In this test, one, then two additional computers streamed HD video during the same file read and write test as shown in Figure 6, along with the "Location 0" results from that test. Those streams typically needed 10 to 15Mbps, or around 25% of a 54Mbps link. We see that the added clients does indeed slow down data transfer speeds when on the same band. BUT, these two laptops could only use a 2.4GHz band, so this test doubles as showing the advantages of having two bands. The throughput speeds for the DIR-825 5GHz band (blue in Figure 7) remained high when the other two computers were making the 2.4GHz band busy. Note how poorly the DAP-1522 held up with multiple clients, showing it isn't just a matter of available bandwidth; an access point has other things to do such as WPA encryption/decryption.
The R10000 supports 802.11n with some new technologies like MIMO (multiple input, multiple output) and Channel Bonding allowing possible link speeds of 150Mbps to 300Mbps if all the right conditions are present and your computer's wireless adapter also supports these technologies.

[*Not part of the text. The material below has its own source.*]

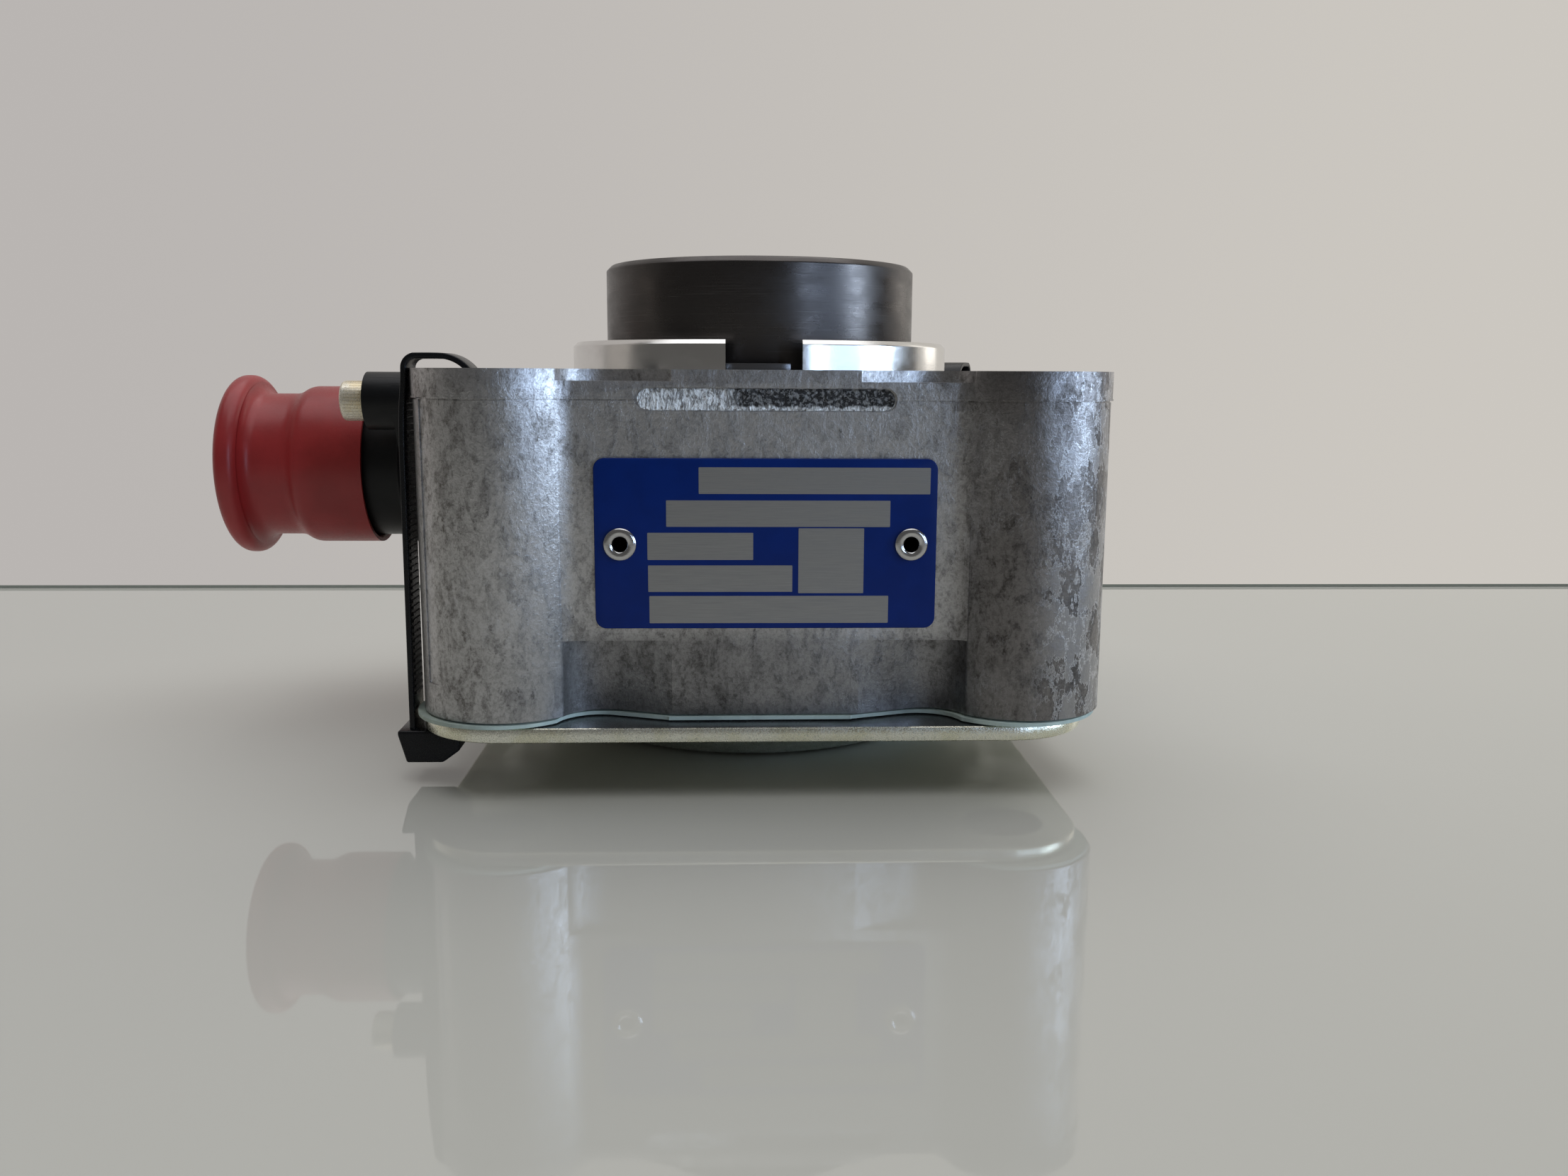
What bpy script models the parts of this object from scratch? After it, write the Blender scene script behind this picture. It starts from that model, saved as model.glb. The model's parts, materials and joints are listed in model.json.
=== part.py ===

The tests described thus far were made with a laptop that could only go to a maximum 54Mbps link speed.
I had an inexpensive (less than $12) AirLink101 AWLL5077 Golden 150 Wireless USB adapter sitting around, and tried it in the Lenovo X60. Link speed mostly stayed at 150 when sitting close to the router. The write test at 85 MB/min was poor compared to other tests at Location 0 (Figure 6) but the read test clocked in at 445 MB/min, 2.5 times as fast as the best read speed the internal adapter could do with the R10000. Later when doing my elliptical stepper workout (Location 4), recorded TV streamed to the laptop was unwatchable. The adapter could just not keep up, which I attribute to the lack of an external antenna for this small USB adapter.
Next I tried an HP Touchsmart tm2; not brand new but not too old of a laptop. The link speed reported by Task Manager for the "Intel WiFi Link 1000 BGN" flipped between 72 and 117 Mbps. The setting for the adapter's property "802.11n Channel Width for band 2.4" was "20 MHz Only". Changing that to "Auto" resulted in link speeds of 150 and 162 Mbps.
Lastly, an almost-new HP Pavilion dv6 belonging to a relative, also with an "Intel WiFI Link 1000 BGN", alternated mostly between 150 and 243 Mbps but sometimes went to 270 and 300 Mbps briefly. An hour later, in the same position, link speed alternated between 150 and 300 Mbps every few seconds. It was only about 8 feet from the R10000, so I wonder what conditions would allow it to sustain 300 Mbps. At locations further away this computer did not do well. At Locations 4, 6 and 7, a connection could not be sustained to do the throughput test. The link speed was sometimes reported as 81 Mbps, then 1 Mbps. I changed the adapter setting "802.11n Channel Width for Band 2.4" from "Auto" to "20 MHz Only". Link speed then alternated between 72 and 144 Mbps at Location 0, presumably because there were fewer channels available. But tests at Location 4 now completed, so I decided to do the throughput test for all locations and both band width settings.
The next night a driver update came down for this computer, and it improved the connectivity with "Auto" setting, so I re-did the tests, summarized in Figure 8.
Figure 8. Throughput tests with an HP Pavilion dv6 supporting faster 802.11n speeds. The Auto setting presumably picks the 40Mhz channel width which worked well when close to the router, but poorly or not at all when further away.
There are several interesting observations that can be made here. First, the individual runs for these tests were more variable than with the Lenovo X60, but both transmit (write) and receive (read) speeds could exceed 600 MB/min, or 3.5 times as fast as the best speed the older laptop managed with the R10000. But not for the most distant location 7, where the Lenovo X60 could write at 71.3 MB/min and read at 119.2 MB/min, whereas the HP dv6 could not connect at all with the "Auto" bandwidth setting, and managed only half the write speed when the 20MHz setting was used. It could be that this laptop's antenna configuration was not as good as the one in the Lenovo.
It also may be that client adapters are a work in progress, given that a driver update significantly changed how well the HP's adapter worked, and that the Auto setting for the channel bandwidth did not seem to back down to 20Mhz when in a location with a weak signal.
Later, after completing tests with the R10000 and re-installing my DLink DIR-825, I looked on and saw it also had a bandwidth setting, but it defaults to 20Mhz. I set it to Auto/40Mhz and turned on the HP tm2. Still only 8 feet from the DIR-825, it reported link speeds of 65 Mpbs and occasionally 117 Mbps, but never 300 Mbps. Back at 20Mhz the link speed did not change. I don't know what feature the the R10000 has that the DIR-825 is missing. Ok, one more round of tests with the HP dv6 and the DIR-825 with both bandwidth settings:
- 20Mhz: 248/398 MB/min (write/read), the R10000 was 39% and 36% faster.
- Auto: 323/447 MB/min (write/read), the R10000 was 57% and 23% faster.